Convencionalmente, o clamor por austeridade tende a ser atendido em inícios de mandatos presidenciais. Premido pela necessidade de ganhar votos, o Executivo solta as rédeas do Tesouro no período em que as urnas são acionadas e faz um ajuste fiscal no início do período seguinte. A academia norte-americana deu ao fenômeno o nome de political business cycle, vinculando à dinâmica eleitoral o conflito desvelado por Kalecki.
Lula sofreu a pressão correspondente quando assumiu a Presidência em 2003, levando-o a cortar na carne, sob a forma de um ajuste considerado duríssimo. Dilma fez um segundo, quando chegou à cadeira presidencial em 2011. Ocorre que, agora, se Lula não aproveitar a potência que trará dos sufrágios amealhados para romper a camisa de força fiscal, perderá um tempo nevrálgico.
O risco de esperar a revisão da emenda, prevista para 2026, é alto. Tal espera implicaria assumir o ônus de impor a austeridade a uma população desamparada e desiludida pelos próximos quatro anos. Haverá um respiro democrático se o teto for revogado logo no primeiro semestre de 2023, quando a coalizão vitoriosa terá força máxima no Congresso. Depois, o inevitável desgaste de administrar uma sociedade arrebentada pela década perdida (mais uma) cobrará o preço em matéria de apoio e negociação partidária.
Como as bases fiscais do Estado foram deterioradas pela crise que se abriu em 2014 e segue, será necessário combinar a revogação do teto com uma repactuação tributária que permita conferir progressividade ao sistema. Se o fizer, a recuperação da capacidade de gasto não implicará uma explosão da dívida pública, o que não apenas engessaria a concentração de renda, ao ampliar a canalização do fundo público para os detentores da dívida, como fragilizaria o Estado diante dos rentistas.
A alternativa de substituir a regra atual, simplesmente, por alguma austeridade atenuada, impossibilitando o poder público de agir no curto prazo, representaria mais do mesmo.
A posse de Lula não desarmará, por si só, a ameaça autoritária e não desarticulará em um passe de mágica a base militante e organizada da extrema direita. Fazer frente ao autocratismo exigirá melhorar as condições de vida deterioradas, recuperando a criação de empregos e aumentando a renda. Não há como conciliar essa tarefa com o atendimento das demandas por austeridade.

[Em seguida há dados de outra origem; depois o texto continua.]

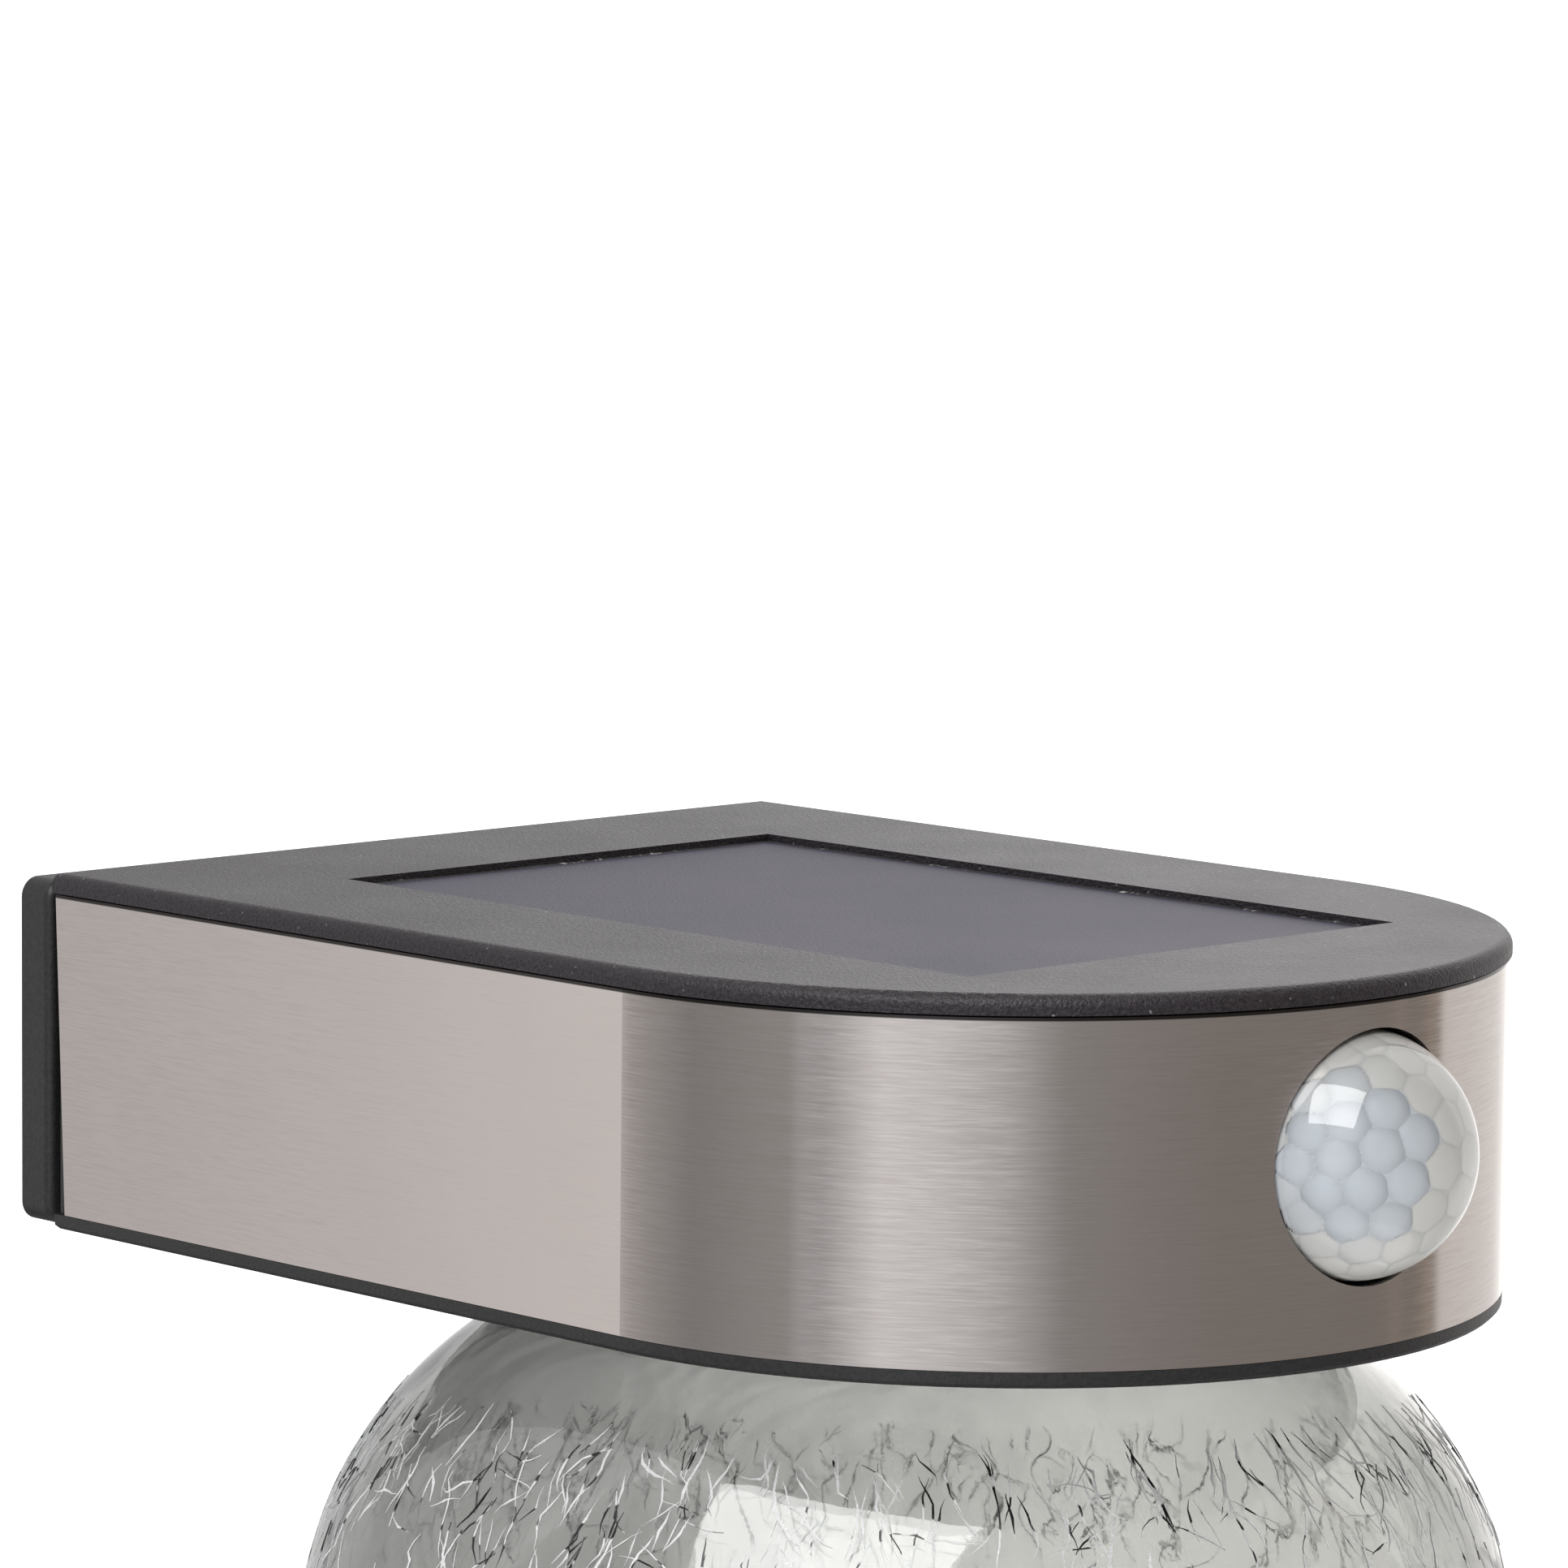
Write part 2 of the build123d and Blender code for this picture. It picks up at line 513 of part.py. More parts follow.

Austeridade, aliás, que não entrega o que promete. O golpe parlamentar e a aprovação do teto lograram recuperar os índices de confiança e os preços das ações negociadas na Bolsa de Valores, mas a população segue esperando os frutos da estratégia.
A lei do teto não é apenas uma emenda constitucional, é um mecanismo de sabotagem que visa desconstruir o pacto de 1988 e abre uma avenida para o bolsonarismo. Voltamos a Kalecki: “a luta das forças progressistas pelo pleno emprego é, ao mesmo tempo, uma maneira de prevenir o retorno do fascismo”.
Se para derrotar a ameaça autocrática impõe-se a conformação de uma aliança interclassista, tal como a que ocorreu nos EUA para tirar Trump da Casa Branca, deve ter-se claro os termos da respectiva negociação interna.
Nos EUA, graças ao levante do Black Lives Matter, em junho de 2020, o peso relativo de Bernie Sanders e do DAS (Democratic Socialists of America) cresceu. Não por acaso, o pacote apresentado por Biden em abril de 2021 foi considerado por Sanders, se aprovado, como o maior avanço em favor da classe trabalhadora desde o New Deal de Franklin Roosevelt, presidente entre 1933 e 1945. Sua implementação, contudo, segue sofrendo resistências no interior do próprio Partido Democrata, para não falar do Republicano.
No Brasil, como de hábito, o jogo é mais duro, e a pressão para inibir a necessária ousadia futura começou antes mesmo do pleito. Trata-se de um conflito que recoloca questões de classe no núcleo do combate ao autocratismo de viés fascista. O seu desfecho definirá os rumos da democracia brasileira.